---------- DATA EXTRACT

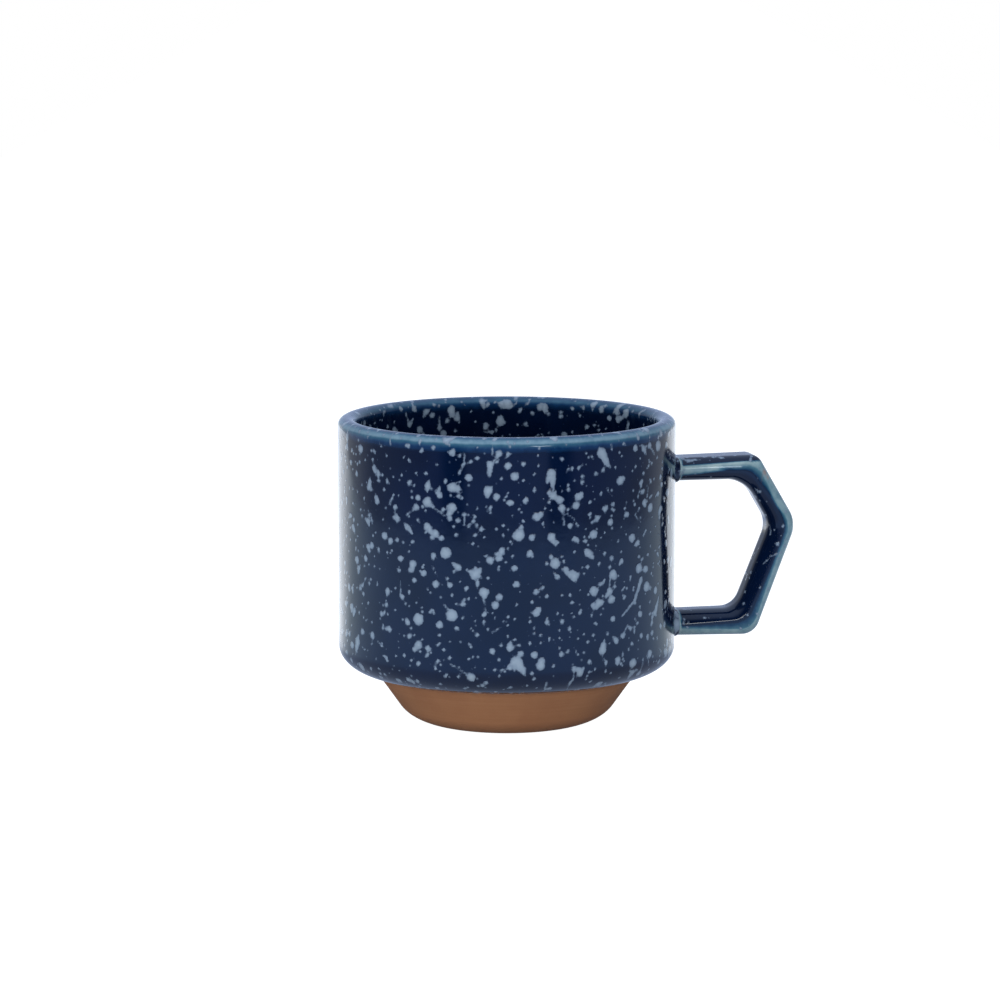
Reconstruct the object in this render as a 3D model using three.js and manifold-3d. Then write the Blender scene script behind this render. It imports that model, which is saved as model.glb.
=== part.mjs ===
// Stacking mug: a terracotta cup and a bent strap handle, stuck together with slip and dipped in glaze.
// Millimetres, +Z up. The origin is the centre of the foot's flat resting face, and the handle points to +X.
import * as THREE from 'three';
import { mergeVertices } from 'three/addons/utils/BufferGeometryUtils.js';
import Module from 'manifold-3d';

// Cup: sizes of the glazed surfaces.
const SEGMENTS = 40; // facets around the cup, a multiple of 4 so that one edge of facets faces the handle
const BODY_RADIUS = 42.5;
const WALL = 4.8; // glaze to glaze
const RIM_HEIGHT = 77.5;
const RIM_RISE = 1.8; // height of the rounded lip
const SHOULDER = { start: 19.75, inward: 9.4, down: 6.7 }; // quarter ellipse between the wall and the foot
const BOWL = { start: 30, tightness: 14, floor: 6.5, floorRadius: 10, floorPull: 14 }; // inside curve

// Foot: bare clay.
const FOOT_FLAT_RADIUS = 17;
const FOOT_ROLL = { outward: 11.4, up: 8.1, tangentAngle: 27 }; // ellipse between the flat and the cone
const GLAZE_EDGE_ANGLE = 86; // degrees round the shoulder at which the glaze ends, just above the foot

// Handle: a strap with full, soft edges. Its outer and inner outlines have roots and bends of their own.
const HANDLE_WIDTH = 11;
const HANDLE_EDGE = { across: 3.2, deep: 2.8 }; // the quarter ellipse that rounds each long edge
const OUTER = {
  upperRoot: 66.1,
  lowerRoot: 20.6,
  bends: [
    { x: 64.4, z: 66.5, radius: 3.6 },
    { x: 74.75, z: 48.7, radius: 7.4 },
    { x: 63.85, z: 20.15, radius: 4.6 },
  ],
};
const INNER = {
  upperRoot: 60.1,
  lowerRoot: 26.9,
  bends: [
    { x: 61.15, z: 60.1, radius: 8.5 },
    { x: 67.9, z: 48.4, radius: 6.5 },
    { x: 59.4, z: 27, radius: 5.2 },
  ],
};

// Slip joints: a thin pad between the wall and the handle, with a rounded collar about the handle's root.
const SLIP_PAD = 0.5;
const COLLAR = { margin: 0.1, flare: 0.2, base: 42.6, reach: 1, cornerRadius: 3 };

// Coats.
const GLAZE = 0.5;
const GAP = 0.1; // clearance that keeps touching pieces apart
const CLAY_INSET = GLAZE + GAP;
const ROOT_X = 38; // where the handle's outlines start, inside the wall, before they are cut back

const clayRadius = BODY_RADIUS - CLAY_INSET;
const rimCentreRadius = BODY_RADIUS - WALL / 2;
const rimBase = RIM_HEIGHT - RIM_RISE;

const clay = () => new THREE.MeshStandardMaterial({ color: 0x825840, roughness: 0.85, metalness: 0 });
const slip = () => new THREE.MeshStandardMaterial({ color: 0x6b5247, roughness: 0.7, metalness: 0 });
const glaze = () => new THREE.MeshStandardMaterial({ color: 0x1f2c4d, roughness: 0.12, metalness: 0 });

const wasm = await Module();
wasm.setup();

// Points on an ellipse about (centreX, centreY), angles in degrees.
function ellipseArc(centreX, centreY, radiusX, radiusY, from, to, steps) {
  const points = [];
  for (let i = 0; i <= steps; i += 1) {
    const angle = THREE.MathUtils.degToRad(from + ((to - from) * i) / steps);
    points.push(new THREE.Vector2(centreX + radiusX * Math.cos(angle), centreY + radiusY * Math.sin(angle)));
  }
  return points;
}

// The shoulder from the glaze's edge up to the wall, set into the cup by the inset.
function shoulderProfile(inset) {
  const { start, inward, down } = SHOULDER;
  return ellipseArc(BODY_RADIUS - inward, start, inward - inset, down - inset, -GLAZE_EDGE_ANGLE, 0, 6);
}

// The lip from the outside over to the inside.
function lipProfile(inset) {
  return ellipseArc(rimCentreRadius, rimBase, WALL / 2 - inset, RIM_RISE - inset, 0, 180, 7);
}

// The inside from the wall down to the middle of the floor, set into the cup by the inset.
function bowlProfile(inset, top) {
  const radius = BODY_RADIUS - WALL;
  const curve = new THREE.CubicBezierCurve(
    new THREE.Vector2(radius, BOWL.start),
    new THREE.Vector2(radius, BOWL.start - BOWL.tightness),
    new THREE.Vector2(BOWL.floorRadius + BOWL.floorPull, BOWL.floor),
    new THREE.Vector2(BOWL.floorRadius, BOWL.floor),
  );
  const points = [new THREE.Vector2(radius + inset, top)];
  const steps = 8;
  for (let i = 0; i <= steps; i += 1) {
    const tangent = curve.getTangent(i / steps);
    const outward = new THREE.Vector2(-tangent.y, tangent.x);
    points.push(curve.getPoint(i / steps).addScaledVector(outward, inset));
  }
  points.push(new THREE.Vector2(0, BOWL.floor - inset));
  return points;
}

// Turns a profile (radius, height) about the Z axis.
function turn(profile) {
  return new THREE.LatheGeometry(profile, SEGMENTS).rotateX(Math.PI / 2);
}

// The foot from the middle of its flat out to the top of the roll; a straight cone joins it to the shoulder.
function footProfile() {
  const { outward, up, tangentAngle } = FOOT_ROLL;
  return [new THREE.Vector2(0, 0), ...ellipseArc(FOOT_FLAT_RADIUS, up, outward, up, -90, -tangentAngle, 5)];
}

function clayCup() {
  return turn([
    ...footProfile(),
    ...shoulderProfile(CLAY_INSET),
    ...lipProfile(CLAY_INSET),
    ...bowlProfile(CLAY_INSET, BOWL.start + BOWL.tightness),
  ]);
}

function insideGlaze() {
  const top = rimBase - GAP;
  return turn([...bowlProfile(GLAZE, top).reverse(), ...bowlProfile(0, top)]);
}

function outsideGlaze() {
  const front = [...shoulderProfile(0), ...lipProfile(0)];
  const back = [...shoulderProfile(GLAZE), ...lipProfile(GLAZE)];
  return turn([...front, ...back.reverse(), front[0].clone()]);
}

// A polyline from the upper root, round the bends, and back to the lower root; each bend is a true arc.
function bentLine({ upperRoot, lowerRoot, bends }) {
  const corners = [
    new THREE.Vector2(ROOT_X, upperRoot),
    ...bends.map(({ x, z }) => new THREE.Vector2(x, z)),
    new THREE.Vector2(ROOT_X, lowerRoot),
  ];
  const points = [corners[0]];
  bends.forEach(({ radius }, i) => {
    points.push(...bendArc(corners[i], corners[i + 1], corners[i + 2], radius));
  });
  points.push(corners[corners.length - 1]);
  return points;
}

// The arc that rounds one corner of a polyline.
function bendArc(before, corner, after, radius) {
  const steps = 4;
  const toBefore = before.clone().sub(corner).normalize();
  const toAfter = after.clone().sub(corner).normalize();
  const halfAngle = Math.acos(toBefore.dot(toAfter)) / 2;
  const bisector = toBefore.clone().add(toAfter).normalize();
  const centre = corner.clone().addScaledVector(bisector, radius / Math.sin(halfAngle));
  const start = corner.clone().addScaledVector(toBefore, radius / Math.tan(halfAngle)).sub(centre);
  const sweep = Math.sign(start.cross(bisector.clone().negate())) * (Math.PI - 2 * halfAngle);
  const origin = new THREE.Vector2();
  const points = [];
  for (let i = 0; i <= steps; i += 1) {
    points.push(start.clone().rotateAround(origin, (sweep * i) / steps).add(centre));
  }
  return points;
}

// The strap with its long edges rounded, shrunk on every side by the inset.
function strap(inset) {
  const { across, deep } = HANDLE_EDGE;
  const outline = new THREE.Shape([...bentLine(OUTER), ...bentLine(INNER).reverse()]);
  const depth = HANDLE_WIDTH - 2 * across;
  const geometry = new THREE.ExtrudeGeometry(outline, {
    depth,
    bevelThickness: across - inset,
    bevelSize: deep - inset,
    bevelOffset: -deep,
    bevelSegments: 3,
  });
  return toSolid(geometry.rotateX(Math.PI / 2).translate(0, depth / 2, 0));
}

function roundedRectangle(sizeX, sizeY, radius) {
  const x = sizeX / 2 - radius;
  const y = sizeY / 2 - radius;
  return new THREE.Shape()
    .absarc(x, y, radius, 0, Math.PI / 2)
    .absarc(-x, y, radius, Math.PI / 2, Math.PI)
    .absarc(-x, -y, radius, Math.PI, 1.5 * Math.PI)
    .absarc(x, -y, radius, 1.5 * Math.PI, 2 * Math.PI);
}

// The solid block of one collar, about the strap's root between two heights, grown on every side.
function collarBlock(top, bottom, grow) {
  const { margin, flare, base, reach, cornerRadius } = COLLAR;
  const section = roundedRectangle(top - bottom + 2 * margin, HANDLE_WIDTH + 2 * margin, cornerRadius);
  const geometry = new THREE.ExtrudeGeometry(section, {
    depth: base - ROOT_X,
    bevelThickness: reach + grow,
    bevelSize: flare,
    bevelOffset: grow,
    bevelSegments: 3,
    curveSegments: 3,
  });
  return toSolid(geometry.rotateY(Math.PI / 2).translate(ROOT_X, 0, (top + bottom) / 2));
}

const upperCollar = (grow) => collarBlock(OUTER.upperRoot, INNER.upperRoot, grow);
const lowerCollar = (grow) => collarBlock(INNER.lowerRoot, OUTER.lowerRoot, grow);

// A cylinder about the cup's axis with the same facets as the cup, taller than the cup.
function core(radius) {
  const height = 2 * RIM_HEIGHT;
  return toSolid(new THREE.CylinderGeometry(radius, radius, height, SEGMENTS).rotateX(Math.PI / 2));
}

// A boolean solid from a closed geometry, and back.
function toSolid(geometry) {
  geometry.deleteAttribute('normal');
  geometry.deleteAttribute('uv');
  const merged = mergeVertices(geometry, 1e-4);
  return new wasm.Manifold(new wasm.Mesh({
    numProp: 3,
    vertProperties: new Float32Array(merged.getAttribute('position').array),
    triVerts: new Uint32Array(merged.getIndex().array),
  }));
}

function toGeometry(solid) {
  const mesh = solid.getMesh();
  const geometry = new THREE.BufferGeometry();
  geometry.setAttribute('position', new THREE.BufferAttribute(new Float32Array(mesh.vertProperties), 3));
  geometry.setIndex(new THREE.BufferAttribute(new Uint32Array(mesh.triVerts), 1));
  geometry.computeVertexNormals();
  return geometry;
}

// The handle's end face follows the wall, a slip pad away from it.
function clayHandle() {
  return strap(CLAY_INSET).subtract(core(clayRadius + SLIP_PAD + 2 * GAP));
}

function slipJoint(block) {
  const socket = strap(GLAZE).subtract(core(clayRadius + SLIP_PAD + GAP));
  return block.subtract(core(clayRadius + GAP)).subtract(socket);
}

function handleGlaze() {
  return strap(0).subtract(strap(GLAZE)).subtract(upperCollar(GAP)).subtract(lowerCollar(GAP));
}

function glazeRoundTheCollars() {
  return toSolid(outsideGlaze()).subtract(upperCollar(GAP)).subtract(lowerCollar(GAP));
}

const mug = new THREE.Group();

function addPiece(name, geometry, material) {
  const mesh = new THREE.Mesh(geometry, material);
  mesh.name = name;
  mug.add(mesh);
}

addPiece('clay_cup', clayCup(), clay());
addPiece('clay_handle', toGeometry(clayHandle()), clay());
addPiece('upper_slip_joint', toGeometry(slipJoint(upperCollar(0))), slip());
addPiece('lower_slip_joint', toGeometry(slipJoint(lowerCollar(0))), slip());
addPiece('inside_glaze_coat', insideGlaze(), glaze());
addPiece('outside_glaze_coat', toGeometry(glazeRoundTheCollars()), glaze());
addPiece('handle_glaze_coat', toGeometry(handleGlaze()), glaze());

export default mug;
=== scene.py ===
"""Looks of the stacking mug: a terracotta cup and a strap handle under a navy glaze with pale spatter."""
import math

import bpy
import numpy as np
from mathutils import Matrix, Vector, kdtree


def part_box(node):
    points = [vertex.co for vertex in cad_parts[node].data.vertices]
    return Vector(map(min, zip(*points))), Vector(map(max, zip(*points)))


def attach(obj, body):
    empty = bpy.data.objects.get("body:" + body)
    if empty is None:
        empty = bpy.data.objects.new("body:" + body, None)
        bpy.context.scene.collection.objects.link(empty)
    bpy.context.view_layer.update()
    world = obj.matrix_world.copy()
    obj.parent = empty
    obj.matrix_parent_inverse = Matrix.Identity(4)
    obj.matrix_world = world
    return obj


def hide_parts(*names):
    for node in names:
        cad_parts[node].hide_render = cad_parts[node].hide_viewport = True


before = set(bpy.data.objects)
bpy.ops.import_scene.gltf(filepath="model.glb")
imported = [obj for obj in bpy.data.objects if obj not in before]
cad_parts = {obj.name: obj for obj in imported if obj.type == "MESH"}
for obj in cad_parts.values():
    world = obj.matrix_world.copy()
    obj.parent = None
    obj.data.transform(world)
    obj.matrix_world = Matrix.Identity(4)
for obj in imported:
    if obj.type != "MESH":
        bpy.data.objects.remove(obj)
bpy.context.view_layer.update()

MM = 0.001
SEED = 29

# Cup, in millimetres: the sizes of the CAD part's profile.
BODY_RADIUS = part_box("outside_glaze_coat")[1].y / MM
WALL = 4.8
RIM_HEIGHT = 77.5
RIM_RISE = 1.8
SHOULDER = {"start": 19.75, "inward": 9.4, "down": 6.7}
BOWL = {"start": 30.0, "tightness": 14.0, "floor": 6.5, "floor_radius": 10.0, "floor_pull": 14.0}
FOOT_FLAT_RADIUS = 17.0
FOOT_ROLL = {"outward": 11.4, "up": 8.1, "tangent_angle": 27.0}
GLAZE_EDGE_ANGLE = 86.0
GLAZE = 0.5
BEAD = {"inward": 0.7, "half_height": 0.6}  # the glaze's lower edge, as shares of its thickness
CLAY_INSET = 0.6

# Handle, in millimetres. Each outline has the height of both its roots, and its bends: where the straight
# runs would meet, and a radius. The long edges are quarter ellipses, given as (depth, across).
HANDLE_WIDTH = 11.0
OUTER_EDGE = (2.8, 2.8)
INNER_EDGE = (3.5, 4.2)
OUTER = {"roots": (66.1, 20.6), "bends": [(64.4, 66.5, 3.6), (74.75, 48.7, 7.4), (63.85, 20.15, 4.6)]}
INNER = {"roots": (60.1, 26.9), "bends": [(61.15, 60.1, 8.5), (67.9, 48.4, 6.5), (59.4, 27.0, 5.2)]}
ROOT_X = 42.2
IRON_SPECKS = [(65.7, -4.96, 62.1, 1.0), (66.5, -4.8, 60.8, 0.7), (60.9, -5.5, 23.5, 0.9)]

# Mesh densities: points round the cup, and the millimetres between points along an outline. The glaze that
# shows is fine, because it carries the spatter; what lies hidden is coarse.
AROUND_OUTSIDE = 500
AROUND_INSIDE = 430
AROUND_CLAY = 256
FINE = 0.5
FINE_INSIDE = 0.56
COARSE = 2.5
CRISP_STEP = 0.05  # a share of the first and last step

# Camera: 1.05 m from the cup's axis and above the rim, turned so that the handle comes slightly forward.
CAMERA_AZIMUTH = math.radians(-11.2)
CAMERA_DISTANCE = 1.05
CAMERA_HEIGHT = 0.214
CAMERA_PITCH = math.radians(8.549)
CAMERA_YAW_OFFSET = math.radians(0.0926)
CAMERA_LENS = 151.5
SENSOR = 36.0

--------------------

PROBLEM DETAILS:
Nothing but the lines from the one with "const mug = new THREE.Group();" through the one with "for node in" should be repeated, and each exactly.

EXERCISE RESPONSE:
const mug = new THREE.Group();

function addPiece(name, geometry, material) {
  const mesh = new THREE.Mesh(geometry, material);
  mesh.name = name;
  mug.add(mesh);
}

addPiece('clay_cup', clayCup(), clay());
addPiece('clay_handle', toGeometry(clayHandle()), clay());
addPiece('upper_slip_joint', toGeometry(slipJoint(upperCollar(0))), slip());
addPiece('lower_slip_joint', toGeometry(slipJoint(lowerCollar(0))), slip());
addPiece('inside_glaze_coat', insideGlaze(), glaze());
addPiece('outside_glaze_coat', toGeometry(glazeRoundTheCollars()), glaze());
addPiece('handle_glaze_coat', toGeometry(handleGlaze()), glaze());

export default mug;
=== scene.py ===
"""Looks of the stacking mug: a terracotta cup and a strap handle under a navy glaze with pale spatter."""
import math

import bpy
import numpy as np
from mathutils import Matrix, Vector, kdtree


def part_box(node):
    points = [vertex.co for vertex in cad_parts[node].data.vertices]
    return Vector(map(min, zip(*points))), Vector(map(max, zip(*points)))


def attach(obj, body):
    empty = bpy.data.objects.get("body:" + body)
    if empty is None:
        empty = bpy.data.objects.new("body:" + body, None)
        bpy.context.scene.collection.objects.link(empty)
    bpy.context.view_layer.update()
    world = obj.matrix_world.copy()
    obj.parent = empty
    obj.matrix_parent_inverse = Matrix.Identity(4)
    obj.matrix_world = world
    return obj


def hide_parts(*names):
    for node in names:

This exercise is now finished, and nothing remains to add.